Un lourd investissement
Au marché Boubess de Guédiawaye, un ballet incessant de cantines, étals, véhicules et charrettes se déroule sous un épais nuage de poussière. Habituée à ce labyrinthe, Maïmouna se faufile jusqu’à un poulailler improvisé, où elle hésite entre les poulets « ordinaires » – élevés en plein air – et les « poulets de chair », issus d’élevages industriels. Les premiers l’emportent sur le goût, tandis que les seconds, plus lourds, sont paradoxalement plus chers. Elle opte finalement pour six poulets de chair, à raison de 3 500 francs CFA l’unité.
Demba, le gérant du poulailler, confie avoir investi 75 000 francs CFA pour 150 poussins et 12 sacs de 50 kg d’aliments, à 15 000 francs l’unité. Un pari coûteux, d’autant que la perte d’une dizaine de poussins grève son bénéfice. Mais il ne regrette pas son choix. Déplumés et vidés, les poulets sont embarqués dans deux grands paniers.

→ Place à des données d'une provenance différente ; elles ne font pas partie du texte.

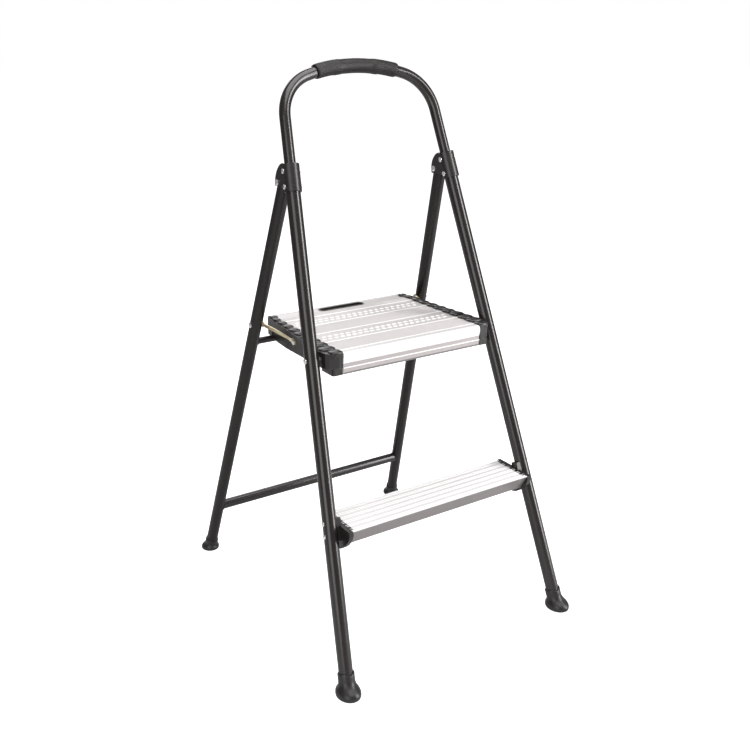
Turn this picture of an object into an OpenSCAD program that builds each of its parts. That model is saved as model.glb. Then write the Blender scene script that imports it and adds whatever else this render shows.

L’un d’eux est porté par la fille aînée de Maïmouna, âgée d’une quinzaine d’années.
Sur le chemin du retour, un arrêt s’impose chez le tailleur. Aziz, mine fatiguée, cigarette au bec et « Café Touba » à la main, dirige ses quatre employés avec une énergie nerveuse. « Avec les coupures de courant, on travaille surtout la nuit », lâche-t-il. Sur les mannequins, les modèles portent des noms inattendus : « Obasanjo », en référence à l’ancien président nigérian, connu pour avoir popularisé une tenue deux-pièces.
Maïmouna mesure le sacrifice consenti pour cette journée : « Mon mari a dépensé près de 150 000 francs CFA pour que tout soit prêt. » Une somme considérable pour une famille modeste, entre l’achat des vivres et des tenues de fête.
Un peu plus loin, un jeune homme attire une foule curieuse en traçant des motifs délicats à l’encre noire. « Je suis le tatoueur de l’éphémère », se présente-t-il. Depuis quelques années, le henné traditionnel des grandes occasions a laissé place à ces tatouages temporaires. « 300 francs CFA pour les enfants, 500 pour les adultes », annonce-t-il. Mais un simple regard désapprobateur de Maïmouna suffit à dissuader sa fille.
Famille et amis
De retour chez les Seck, l’ambiance est festive. Les visites de courtoisie se succèdent, et le repas s’organise autour des incontournables poulets. Un seul regret pour Birane : qu’il y ait « deux » Korité au Sénégal.
Comme chaque année, une partie des musulmans sénégalais a célébré l’Aïd la veille, divisant la fête en deux journées distinctes. Tandis que les adultes débattent de cette question, les enfants, eux, sont absorbés par une préoccupation plus terre-à-terre : leurs tenues de fête et la chasse aux « Ndéwénales », ces étrennes qu’ils quémandent joyeusement auprès des proches et des voisins. Malgré les récents cas d’enlèvements qui ont secoué le pays, Birane, inquiet, rappelle les consignes de prudence. Mais l’excitation de la fête prend vite le dessus.
Alors que les dernières lueurs de la journée s’enfoncent dans l’écrin du soir, c’est au tour de toute la famille, avec les enfants revenus, d’aller rendre visite aux grands-parents. Pour clore une longue journée de fête.